_DATA ROWS_
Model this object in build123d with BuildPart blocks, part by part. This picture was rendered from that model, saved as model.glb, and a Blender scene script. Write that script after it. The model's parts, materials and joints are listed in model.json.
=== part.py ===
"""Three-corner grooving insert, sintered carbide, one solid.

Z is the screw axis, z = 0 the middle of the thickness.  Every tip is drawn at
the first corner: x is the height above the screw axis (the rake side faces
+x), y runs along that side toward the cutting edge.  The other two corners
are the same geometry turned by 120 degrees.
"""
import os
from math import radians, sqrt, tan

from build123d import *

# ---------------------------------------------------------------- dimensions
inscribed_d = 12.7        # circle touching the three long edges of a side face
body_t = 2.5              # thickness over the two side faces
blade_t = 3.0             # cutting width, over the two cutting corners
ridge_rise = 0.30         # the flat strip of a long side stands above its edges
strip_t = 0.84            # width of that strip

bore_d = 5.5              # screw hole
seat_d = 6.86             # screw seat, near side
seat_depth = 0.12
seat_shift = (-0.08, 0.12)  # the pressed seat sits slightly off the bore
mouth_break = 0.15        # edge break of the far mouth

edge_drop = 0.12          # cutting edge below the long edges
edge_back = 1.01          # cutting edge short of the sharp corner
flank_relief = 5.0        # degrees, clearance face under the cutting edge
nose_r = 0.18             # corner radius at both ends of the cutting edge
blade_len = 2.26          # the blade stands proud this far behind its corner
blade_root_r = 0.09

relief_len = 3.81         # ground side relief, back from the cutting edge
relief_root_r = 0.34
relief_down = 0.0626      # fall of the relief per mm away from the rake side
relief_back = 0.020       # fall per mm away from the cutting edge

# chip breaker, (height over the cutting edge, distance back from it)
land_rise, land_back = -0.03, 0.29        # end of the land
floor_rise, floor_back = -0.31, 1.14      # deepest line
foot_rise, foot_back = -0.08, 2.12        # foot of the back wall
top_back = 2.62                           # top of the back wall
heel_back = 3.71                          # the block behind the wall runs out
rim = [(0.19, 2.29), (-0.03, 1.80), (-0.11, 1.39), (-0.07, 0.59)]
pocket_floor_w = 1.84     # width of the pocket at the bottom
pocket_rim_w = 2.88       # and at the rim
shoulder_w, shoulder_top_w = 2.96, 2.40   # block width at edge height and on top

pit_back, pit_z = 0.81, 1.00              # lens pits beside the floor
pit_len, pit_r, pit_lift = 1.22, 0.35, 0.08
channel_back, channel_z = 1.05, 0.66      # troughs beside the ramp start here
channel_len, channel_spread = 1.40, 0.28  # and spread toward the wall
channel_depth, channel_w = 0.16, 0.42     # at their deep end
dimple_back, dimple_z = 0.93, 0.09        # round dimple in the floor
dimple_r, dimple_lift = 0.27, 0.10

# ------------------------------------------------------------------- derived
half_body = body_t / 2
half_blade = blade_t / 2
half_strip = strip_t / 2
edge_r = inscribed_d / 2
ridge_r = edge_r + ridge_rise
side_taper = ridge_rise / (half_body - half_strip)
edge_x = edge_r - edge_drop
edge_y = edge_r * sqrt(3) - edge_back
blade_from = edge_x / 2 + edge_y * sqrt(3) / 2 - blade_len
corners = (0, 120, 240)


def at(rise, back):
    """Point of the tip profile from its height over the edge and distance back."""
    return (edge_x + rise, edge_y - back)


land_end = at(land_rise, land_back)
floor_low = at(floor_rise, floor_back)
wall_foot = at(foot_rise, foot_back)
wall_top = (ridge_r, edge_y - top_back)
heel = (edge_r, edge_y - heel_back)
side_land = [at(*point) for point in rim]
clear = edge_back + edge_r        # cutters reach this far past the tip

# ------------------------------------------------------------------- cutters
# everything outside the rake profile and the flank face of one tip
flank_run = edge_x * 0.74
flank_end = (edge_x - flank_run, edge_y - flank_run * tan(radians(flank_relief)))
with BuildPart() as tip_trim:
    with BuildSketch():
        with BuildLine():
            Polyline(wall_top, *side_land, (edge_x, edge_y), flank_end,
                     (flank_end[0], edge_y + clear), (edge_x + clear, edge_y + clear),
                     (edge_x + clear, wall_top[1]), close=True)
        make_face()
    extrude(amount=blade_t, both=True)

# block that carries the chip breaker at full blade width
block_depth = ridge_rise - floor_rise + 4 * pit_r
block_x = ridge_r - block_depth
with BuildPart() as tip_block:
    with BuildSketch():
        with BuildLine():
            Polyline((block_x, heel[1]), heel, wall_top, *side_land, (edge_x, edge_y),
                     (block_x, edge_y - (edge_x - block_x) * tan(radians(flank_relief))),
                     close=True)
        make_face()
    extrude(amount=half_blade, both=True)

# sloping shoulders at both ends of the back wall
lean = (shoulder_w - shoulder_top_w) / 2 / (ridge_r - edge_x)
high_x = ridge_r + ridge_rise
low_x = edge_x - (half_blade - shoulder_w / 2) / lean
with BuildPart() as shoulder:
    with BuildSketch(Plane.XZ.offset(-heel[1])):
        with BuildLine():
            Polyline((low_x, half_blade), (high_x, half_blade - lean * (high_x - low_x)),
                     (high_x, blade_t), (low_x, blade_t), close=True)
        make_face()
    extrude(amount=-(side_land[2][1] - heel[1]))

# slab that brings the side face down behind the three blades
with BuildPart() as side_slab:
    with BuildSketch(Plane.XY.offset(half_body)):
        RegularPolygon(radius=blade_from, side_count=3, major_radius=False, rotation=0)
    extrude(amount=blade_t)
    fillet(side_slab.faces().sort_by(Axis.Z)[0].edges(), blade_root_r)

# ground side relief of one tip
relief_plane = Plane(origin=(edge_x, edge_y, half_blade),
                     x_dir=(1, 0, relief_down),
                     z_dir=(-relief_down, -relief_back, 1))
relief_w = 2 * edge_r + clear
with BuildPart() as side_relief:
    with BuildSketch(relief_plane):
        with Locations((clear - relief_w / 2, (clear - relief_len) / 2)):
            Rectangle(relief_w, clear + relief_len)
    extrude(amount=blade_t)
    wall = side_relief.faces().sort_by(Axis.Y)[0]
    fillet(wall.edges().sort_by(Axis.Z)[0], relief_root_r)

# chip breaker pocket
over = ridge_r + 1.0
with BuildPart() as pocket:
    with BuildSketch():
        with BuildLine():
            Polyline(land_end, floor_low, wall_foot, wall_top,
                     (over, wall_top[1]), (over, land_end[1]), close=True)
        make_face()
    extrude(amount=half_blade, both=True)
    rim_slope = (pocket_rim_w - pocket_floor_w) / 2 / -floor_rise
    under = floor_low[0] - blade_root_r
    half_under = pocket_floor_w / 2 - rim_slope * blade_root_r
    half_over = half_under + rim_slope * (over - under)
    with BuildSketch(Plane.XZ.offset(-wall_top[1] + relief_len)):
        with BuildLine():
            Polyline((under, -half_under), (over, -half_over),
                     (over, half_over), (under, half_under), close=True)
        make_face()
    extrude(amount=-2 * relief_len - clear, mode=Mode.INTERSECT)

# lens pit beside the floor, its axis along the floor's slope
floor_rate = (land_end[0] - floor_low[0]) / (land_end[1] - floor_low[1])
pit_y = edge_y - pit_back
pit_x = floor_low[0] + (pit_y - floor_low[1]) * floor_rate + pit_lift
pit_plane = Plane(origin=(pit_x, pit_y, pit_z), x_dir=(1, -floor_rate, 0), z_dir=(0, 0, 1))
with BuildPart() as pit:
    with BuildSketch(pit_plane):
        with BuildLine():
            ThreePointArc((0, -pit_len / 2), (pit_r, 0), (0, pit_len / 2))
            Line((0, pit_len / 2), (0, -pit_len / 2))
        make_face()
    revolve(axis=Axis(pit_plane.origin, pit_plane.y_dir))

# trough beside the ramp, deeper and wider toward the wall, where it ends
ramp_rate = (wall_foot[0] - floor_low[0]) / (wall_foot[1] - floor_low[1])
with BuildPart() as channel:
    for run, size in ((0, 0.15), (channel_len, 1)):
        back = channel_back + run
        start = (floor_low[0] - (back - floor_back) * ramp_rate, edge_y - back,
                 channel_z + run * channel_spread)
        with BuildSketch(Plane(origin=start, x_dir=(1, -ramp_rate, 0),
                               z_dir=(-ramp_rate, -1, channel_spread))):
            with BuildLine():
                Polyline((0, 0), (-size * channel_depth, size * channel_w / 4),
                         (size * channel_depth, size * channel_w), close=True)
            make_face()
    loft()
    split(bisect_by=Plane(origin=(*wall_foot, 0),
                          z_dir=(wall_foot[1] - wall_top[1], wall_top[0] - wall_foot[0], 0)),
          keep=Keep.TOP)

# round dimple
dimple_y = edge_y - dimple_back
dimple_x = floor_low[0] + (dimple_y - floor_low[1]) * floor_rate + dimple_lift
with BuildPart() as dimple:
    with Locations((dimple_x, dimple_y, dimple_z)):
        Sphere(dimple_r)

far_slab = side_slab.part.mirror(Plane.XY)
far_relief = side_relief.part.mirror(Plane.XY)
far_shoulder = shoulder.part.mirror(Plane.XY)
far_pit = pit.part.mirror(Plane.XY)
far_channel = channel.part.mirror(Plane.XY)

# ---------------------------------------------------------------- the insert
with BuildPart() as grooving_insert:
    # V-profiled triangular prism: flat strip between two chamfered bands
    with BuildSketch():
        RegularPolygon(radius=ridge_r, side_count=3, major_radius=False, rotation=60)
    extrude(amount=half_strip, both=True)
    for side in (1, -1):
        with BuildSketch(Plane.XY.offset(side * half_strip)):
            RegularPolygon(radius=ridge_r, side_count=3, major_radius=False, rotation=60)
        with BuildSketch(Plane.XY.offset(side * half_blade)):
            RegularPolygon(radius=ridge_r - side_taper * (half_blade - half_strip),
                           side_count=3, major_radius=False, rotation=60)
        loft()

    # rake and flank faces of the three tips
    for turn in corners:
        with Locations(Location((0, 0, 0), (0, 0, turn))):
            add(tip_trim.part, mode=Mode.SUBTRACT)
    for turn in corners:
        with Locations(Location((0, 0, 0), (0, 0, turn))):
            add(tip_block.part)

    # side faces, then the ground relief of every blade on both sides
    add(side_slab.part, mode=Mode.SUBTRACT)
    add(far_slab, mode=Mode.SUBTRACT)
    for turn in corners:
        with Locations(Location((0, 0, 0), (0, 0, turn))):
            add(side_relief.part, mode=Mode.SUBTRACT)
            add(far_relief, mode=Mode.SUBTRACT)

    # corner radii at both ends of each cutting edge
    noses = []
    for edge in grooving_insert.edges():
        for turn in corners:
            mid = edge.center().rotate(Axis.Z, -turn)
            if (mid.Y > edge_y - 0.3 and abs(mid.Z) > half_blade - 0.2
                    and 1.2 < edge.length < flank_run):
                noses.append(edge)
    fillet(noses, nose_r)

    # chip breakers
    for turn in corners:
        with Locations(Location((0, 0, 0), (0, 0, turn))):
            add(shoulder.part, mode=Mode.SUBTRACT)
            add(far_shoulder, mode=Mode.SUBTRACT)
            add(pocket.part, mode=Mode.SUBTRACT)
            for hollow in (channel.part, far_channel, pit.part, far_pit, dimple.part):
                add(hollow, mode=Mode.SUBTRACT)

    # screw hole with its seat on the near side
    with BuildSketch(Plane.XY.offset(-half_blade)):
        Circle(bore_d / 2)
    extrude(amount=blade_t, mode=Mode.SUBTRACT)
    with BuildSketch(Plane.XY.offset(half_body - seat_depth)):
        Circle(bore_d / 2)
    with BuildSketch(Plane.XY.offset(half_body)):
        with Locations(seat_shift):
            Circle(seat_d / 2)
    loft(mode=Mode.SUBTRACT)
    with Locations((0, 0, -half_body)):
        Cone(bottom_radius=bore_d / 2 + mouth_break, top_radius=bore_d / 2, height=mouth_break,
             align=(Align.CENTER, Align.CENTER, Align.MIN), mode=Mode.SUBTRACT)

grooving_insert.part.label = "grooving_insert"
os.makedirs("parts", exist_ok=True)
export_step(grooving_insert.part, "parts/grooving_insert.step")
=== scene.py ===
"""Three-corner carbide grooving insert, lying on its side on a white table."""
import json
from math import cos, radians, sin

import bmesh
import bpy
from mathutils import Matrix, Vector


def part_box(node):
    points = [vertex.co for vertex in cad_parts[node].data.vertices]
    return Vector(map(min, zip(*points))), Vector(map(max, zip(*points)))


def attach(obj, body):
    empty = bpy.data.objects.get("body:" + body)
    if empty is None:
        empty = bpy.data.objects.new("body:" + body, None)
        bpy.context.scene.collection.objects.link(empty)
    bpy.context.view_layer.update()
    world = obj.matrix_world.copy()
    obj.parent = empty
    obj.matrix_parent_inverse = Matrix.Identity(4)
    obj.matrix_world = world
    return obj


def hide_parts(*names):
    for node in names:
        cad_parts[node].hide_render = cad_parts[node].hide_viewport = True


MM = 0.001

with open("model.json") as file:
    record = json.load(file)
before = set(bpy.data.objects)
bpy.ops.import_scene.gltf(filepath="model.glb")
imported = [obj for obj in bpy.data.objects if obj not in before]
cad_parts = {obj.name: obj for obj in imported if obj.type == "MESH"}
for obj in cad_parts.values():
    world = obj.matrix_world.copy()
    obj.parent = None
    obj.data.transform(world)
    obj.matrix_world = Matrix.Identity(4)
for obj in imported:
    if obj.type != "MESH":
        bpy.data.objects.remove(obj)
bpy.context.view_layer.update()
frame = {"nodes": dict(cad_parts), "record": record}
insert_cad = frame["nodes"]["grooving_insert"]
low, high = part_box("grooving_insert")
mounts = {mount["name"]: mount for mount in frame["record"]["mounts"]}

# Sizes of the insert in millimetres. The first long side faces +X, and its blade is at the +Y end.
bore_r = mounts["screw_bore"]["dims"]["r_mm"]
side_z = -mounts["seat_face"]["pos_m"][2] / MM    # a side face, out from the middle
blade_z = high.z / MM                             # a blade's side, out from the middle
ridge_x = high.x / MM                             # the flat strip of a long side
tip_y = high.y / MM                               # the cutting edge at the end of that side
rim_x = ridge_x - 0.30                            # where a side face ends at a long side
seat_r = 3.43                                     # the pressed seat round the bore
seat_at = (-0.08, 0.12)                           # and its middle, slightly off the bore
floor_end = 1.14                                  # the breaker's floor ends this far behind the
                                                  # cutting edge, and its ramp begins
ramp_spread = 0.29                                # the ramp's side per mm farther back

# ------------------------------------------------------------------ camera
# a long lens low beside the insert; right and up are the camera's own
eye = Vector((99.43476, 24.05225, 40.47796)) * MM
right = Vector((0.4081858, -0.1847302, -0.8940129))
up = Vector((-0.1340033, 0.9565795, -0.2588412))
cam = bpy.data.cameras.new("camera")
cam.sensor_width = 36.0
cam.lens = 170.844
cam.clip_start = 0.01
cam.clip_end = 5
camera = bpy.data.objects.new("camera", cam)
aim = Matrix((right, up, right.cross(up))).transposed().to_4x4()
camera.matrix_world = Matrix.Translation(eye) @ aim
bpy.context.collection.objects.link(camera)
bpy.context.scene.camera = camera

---

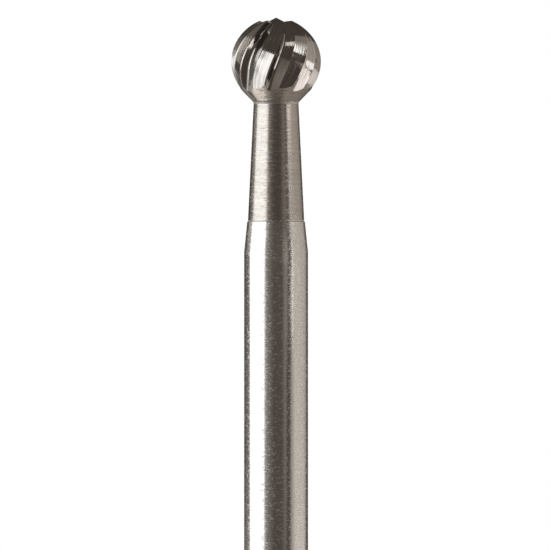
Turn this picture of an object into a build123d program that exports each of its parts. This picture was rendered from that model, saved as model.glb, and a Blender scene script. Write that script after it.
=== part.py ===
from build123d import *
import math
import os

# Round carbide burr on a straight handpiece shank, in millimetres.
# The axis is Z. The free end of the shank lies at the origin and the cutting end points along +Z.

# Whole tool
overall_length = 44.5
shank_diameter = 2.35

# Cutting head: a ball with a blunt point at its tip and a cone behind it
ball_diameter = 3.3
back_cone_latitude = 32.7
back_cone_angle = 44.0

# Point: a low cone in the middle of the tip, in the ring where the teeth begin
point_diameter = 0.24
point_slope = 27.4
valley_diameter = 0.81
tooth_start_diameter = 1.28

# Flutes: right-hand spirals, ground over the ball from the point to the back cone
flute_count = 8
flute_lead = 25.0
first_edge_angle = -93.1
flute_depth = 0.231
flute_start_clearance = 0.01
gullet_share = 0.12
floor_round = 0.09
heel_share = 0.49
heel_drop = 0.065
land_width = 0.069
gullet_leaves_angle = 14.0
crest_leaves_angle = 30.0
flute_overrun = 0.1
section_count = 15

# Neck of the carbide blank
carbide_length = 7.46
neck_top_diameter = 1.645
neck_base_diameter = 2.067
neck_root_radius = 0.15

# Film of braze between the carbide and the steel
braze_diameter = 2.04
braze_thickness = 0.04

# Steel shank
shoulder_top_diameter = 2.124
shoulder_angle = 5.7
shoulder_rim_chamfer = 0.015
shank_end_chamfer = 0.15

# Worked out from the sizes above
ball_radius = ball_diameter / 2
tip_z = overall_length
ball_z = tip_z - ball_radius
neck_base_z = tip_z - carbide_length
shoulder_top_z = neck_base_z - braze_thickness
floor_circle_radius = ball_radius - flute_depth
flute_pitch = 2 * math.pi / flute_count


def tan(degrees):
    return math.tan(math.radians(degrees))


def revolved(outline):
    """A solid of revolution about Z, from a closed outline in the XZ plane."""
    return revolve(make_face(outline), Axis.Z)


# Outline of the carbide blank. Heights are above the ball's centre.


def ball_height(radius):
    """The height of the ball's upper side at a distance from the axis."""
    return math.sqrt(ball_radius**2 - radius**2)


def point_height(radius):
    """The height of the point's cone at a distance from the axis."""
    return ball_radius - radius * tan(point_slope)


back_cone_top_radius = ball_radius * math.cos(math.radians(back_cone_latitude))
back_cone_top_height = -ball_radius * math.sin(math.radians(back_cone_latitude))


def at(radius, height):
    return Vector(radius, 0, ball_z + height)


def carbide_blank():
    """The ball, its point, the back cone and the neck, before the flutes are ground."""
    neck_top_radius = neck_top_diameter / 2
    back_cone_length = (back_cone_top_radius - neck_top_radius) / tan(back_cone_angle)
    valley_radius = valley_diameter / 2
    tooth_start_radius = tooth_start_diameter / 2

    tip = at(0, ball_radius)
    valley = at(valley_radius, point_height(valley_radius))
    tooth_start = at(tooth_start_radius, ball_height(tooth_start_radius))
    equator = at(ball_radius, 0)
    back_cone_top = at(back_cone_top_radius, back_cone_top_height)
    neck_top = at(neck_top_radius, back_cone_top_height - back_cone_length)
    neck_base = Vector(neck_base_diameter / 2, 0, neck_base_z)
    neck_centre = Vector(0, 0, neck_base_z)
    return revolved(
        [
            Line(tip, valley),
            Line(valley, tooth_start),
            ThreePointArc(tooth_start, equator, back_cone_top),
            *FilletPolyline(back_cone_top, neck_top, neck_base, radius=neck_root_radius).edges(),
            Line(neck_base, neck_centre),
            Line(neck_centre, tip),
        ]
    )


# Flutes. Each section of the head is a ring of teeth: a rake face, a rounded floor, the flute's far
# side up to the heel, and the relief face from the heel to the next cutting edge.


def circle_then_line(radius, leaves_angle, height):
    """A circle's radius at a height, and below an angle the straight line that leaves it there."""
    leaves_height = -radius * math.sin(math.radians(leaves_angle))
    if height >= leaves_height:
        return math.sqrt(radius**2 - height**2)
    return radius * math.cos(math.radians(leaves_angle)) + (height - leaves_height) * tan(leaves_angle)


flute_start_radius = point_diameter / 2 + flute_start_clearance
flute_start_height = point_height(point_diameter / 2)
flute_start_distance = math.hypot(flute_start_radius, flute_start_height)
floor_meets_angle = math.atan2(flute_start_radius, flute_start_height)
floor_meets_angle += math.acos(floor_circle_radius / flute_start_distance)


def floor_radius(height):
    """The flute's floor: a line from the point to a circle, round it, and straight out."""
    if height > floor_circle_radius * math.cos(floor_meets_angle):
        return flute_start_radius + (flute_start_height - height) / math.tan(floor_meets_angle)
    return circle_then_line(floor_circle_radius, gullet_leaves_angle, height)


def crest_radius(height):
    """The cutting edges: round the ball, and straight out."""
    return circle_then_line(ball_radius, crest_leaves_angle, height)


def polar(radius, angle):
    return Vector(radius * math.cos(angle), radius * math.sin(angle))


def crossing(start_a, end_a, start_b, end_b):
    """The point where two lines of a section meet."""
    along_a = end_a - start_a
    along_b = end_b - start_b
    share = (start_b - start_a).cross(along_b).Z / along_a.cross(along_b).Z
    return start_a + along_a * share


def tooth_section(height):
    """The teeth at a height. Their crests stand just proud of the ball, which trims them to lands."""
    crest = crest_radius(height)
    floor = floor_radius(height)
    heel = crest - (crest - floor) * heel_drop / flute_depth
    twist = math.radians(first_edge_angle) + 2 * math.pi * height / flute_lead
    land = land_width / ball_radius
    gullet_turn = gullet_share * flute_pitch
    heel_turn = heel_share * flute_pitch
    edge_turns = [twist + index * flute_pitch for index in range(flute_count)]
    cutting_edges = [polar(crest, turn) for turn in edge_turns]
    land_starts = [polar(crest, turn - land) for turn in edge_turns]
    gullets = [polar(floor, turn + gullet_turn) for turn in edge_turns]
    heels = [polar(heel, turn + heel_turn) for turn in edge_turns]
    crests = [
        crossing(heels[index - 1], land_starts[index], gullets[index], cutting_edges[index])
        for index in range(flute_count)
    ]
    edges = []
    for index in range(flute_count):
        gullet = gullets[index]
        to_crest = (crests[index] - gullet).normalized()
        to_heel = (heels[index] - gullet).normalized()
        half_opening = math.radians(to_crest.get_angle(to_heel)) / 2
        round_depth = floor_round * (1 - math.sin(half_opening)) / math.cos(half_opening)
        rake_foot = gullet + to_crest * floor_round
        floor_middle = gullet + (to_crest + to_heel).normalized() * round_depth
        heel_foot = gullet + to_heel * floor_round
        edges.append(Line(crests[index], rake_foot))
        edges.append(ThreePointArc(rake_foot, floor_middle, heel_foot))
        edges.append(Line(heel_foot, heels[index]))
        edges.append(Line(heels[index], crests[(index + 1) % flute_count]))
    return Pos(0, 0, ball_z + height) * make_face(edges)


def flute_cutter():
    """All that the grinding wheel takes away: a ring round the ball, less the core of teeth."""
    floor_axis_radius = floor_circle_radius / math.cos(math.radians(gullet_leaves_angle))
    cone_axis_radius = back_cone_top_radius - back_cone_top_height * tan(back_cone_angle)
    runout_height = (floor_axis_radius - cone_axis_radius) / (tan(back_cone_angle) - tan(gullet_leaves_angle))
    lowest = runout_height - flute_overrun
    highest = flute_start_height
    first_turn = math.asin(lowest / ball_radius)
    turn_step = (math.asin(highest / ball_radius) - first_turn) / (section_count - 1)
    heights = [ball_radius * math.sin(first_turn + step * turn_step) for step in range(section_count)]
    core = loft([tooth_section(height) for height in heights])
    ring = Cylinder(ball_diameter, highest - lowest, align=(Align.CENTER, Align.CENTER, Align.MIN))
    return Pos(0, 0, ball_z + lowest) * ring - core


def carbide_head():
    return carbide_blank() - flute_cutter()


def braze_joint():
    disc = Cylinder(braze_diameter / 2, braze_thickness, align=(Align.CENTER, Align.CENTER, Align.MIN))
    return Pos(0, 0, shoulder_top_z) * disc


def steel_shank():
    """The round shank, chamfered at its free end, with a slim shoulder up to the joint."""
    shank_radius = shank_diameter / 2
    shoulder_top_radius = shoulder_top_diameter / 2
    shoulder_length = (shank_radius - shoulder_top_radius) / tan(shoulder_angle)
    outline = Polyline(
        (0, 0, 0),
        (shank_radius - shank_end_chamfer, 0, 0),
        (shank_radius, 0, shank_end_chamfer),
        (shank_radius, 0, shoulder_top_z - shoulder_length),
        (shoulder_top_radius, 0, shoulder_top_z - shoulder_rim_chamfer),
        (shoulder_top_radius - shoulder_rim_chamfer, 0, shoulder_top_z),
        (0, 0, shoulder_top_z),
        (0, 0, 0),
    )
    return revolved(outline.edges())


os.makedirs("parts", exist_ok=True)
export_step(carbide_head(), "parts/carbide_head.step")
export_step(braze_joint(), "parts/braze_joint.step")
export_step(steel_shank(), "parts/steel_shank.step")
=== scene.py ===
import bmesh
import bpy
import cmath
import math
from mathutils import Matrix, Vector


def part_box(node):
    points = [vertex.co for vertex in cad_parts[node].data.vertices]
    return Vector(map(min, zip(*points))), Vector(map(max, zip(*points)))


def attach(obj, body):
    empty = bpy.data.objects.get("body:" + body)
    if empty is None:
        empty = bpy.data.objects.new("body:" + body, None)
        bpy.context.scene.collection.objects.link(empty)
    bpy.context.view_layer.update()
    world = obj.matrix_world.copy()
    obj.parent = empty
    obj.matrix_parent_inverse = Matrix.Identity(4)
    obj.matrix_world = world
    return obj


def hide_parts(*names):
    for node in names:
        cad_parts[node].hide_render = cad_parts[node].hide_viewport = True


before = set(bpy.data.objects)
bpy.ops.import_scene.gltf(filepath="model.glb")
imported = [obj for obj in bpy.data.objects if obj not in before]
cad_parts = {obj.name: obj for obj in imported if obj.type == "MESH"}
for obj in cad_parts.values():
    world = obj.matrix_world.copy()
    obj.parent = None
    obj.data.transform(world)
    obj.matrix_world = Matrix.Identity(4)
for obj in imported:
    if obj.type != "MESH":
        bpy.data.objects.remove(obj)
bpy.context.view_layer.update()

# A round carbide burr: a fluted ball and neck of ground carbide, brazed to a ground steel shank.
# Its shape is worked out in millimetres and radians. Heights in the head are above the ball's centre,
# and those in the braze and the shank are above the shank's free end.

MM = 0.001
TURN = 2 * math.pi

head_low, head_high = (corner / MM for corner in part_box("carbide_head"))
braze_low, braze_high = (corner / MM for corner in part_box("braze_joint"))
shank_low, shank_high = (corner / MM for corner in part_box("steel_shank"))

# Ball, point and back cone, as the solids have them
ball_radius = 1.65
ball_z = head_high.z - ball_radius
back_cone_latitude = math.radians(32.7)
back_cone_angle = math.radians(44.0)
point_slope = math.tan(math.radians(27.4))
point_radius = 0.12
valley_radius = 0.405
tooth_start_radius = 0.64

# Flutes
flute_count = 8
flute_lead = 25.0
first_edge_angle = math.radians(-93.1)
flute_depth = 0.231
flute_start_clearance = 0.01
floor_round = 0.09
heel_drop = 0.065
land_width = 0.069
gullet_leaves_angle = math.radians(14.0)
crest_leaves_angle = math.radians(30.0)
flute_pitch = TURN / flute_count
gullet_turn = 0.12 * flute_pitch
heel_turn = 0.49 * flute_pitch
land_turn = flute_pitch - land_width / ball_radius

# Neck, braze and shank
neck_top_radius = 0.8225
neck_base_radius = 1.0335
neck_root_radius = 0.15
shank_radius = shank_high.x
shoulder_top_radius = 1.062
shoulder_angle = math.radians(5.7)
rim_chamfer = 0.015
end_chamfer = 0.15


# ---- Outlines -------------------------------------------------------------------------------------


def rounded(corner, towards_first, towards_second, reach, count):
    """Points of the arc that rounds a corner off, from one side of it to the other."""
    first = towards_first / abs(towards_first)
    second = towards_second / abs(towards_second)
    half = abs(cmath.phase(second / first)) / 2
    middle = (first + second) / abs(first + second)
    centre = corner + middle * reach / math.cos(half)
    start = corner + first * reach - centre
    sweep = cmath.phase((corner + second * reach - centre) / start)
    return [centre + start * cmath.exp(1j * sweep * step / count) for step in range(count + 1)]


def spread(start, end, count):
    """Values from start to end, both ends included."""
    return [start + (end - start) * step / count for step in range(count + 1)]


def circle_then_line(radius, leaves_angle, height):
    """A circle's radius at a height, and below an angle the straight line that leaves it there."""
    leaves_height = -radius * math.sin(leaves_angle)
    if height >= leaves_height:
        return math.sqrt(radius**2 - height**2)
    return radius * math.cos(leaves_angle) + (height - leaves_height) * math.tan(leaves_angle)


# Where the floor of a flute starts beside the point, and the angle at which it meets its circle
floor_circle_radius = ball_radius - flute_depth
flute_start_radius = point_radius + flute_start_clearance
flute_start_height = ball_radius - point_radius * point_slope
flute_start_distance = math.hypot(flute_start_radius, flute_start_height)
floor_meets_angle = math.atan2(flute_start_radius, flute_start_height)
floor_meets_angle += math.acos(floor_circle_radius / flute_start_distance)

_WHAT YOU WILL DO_
Retype only this portion of the data above: the line containing "Turn this picture", the line containing "tooth_start_diameter = 1.28", and all lines between them, exactly.

_EXERCISE OUTPUT_
Turn this picture of an object into a build123d program that exports each of its parts. This picture was rendered from that model, saved as model.glb, and a Blender scene script. Write that script after it.
=== part.py ===
from build123d import *
import math
import os

# Round carbide burr on a straight handpiece shank, in millimetres.
# The axis is Z. The free end of the shank lies at the origin and the cutting end points along +Z.

# Whole tool
overall_length = 44.5
shank_diameter = 2.35

# Cutting head: a ball with a blunt point at its tip and a cone behind it
ball_diameter = 3.3
back_cone_latitude = 32.7
back_cone_angle = 44.0

# Point: a low cone in the middle of the tip, in the ring where the teeth begin
point_diameter = 0.24
point_slope = 27.4
valley_diameter = 0.81
tooth_start_diameter = 1.28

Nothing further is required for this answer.